At the end of every August, central bankers and economists gathered at the high-profile meeting in the Rocky Mountains to discuss global economic developments and monetary policies.

During Bernanke's remarks at this symposium in August 2010, he hinted that the central bank might begin a second round of assets purchase, or QE2. The Fed did start the bonds-buying program three months later.

Bernanke defended the Fed's monetary policies over the past years, including interest rate cuts and two rounds of assets purchase, aimed at stimulating the US economy. He said studies showed that these policies have helped create more than 2 million jobs.

Since the onset of the financial crisis, the Fed has completed two rounds of quantitative easing, known as QE1 and QE2. It has bought more than 2 trillion dollars of Treasury securities and mortgage-backed securities, expanding its balance sheet to around 2.9 trillion dollars and attracting sharp criticism both at home and abroad.

"The unusual severity of the recession and ongoing strains in financial markets made the challenges facing monetary policymakers all the greater," Bernanke contended.

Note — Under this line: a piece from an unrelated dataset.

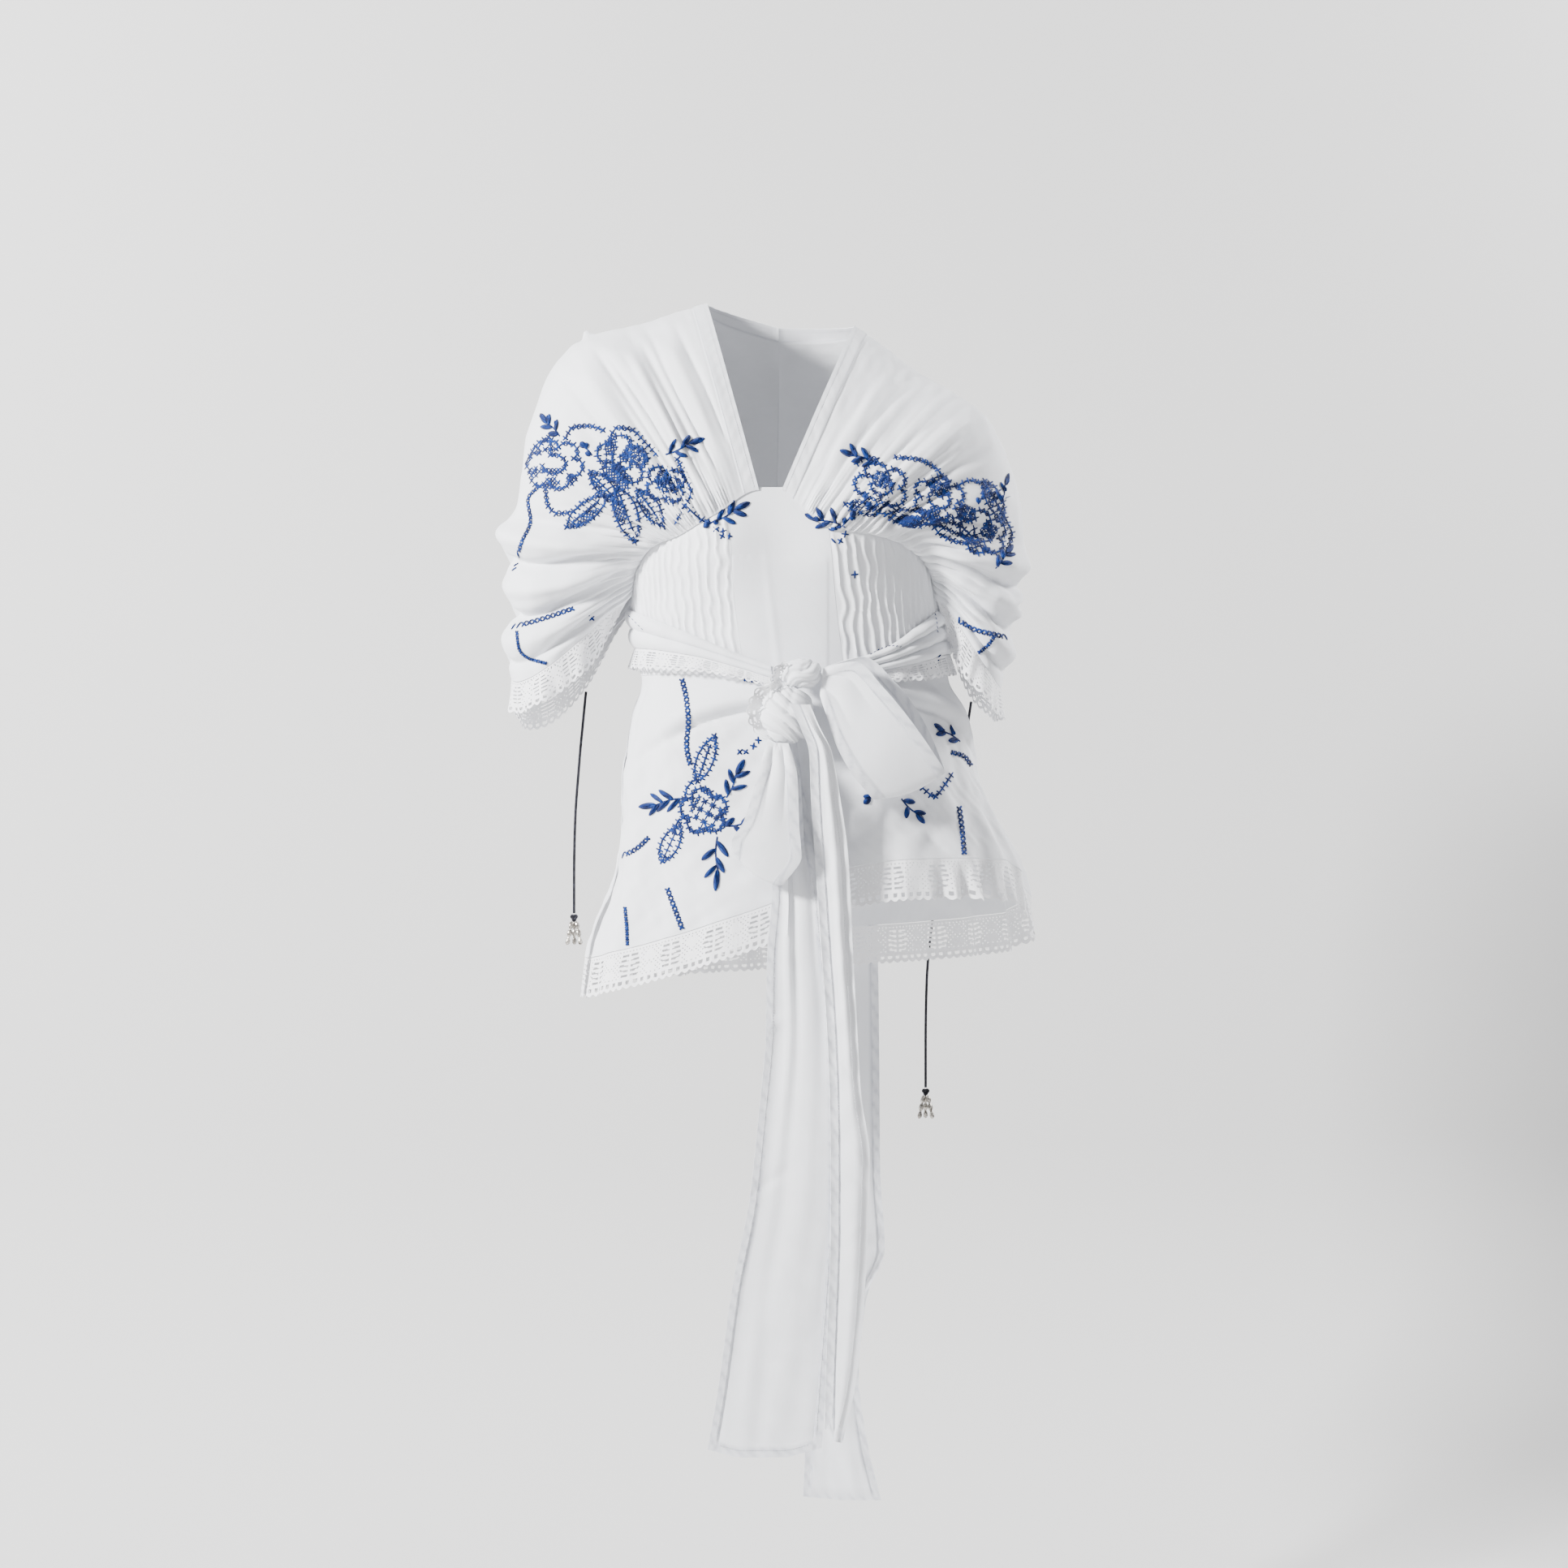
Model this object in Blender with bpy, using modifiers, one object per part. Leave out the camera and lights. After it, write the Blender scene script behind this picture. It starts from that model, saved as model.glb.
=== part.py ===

Bernanke also downplayed the potential risks from the Fed's unconventional moves, saying that costs of carefully-designed nontraditional policies including QE appeared "manageable."

He stressed said that Fed policymakers "should not rule out the further use of such policies if economic conditions warrant."

Investors were watching Bernanke's remarks closely to find guidance on new monetary measures to speed up the recovery. US stocks climbed on Friday after the speech, as investors believed that another round of monetary stimulus was on the way.

Some economists expected the Fed to do more to stimulate the anemic economic recovery as the nation's inflation pressure was muted currently, but some worried that new monetary easing moves from the Fed might push up inflationary pressure in the future.

Monetary policy could not solve all problems. What it could do was to achieve a combination of employment and inflation, Joseph Gagnon, a senior fellow at the Washington-based Peterson Institute for International Economics, told Xinhua.

"It is simply a question of how you trade off employment against inflation. Right now there is no tradeoff-- we want more employment and inflation is low," said Gagnon, a former senior economist at the Federal Reserve.

The Fed's powerful interest setting panel was scheduled to meet on September 12-13 to weigh monetary policy steps to fulfill its dual mandate, namely to foster maximum employment and maintain price stability.